Тикают кухонные часы. Лео сжимает костяшки пальцев до хруста. Я сижу в ошеломлении. Не знаю, чего я ждала, но не таких подробностей их личной жизни. Ведь он видит меня второй раз в жизни.
Я чешу бровь.
– Иногда взрослые совершают поступки, которые кажутся странными на первый взгляд. Но это не означает…
Лео поднимает голову.
– Это только одна из историй. Я мог бы рассказать и другие. Похуже этой.
– Связанные с твоей мамой?
– Да, с ней.
Мне вспоминается увиденное пару дней назад. Вероника с ножницами в руках. Безумная ярость, с которой она набрасывается на цветы.
Я меняю тему разговора, и вскоре Вероника возвращается домой. Мы видим ее в окно. Лео молча смотрит, как она отпирает дверь. Затем он поднимается, благодарит за угощение. Я выхожу за ним в прихожую, смотрю, как он просовывает ноги в кроссовки, не утруждая себя развязыванием шнурков. На ум мне снова приходит записка.
Я поднимаю рюкзак и протягиваю Лео.
– У тебя есть кто-то, с кем можно поговорить? Друг? Взрослый, которому ты доверяешь?
Лео принимает рюкзак и смотрит мне прямо в глаза. Воцаряется тишина.
– Спасибо, что пригласили зайти, – благодарит он и выходит.
Вернувшись на кухню, я смотрю ему вслед через окно. Интересно, что ждет его дома?
15
Муж
Расстройство приспособительных реакций.
Такой диагноз поставили моей жене после того, что случилось с ней в юности. Наверно, она объяснила мне, что это означает, но я плохо помню тот разговор. Слишком много всего одновременно, сложно было уловить все детали. Что касается медицинского аспекта, я понял только, что речь шла о непропорционально сильной реакции, эмоциональной или поведенческой, на определенное событие.
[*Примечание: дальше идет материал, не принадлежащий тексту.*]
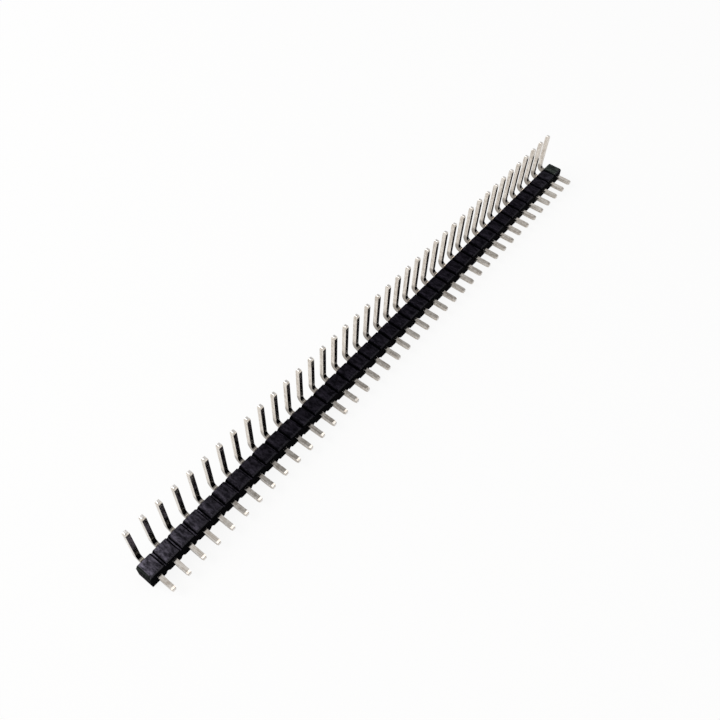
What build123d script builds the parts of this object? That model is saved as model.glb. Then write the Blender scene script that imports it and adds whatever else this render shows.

Наконец восемь или девять месяцев назад моя жена рассказала мне всю правду – описала свою реакцию и свои поступки. Только тогда она почувствовала, что готова довериться мне, сказала она. Рассказывая, она не плакала, спокойный тон голоса резко контрастировал с чудовищностью слов. Я хотел бы сказать, что воспринял все спокойно. Я хотел бы сказать, что услышанное не изменило моего отношения к жене.
Мы лежали в постели, и я чувствовал, как меня мутит. Я потрепал ее по голове, сказал, что съел что-то не то. Сказал ей никуда не уходить, что я сейчас вернусь. Я бросился в ванную, и меня вырвало. Ноги дрожали, я не мог подняться – мешало сильное головокружение. Когда я наконец вернулся в спальню, она лежала, раскинув волосы по подушке. Жена заснула. Мне стыдно это говорить, но я испытал облегчение, потому что мне не нужно было ничего говорить, утешать ее, заверять в неизменности своих чувств. Потому что я не смог бы.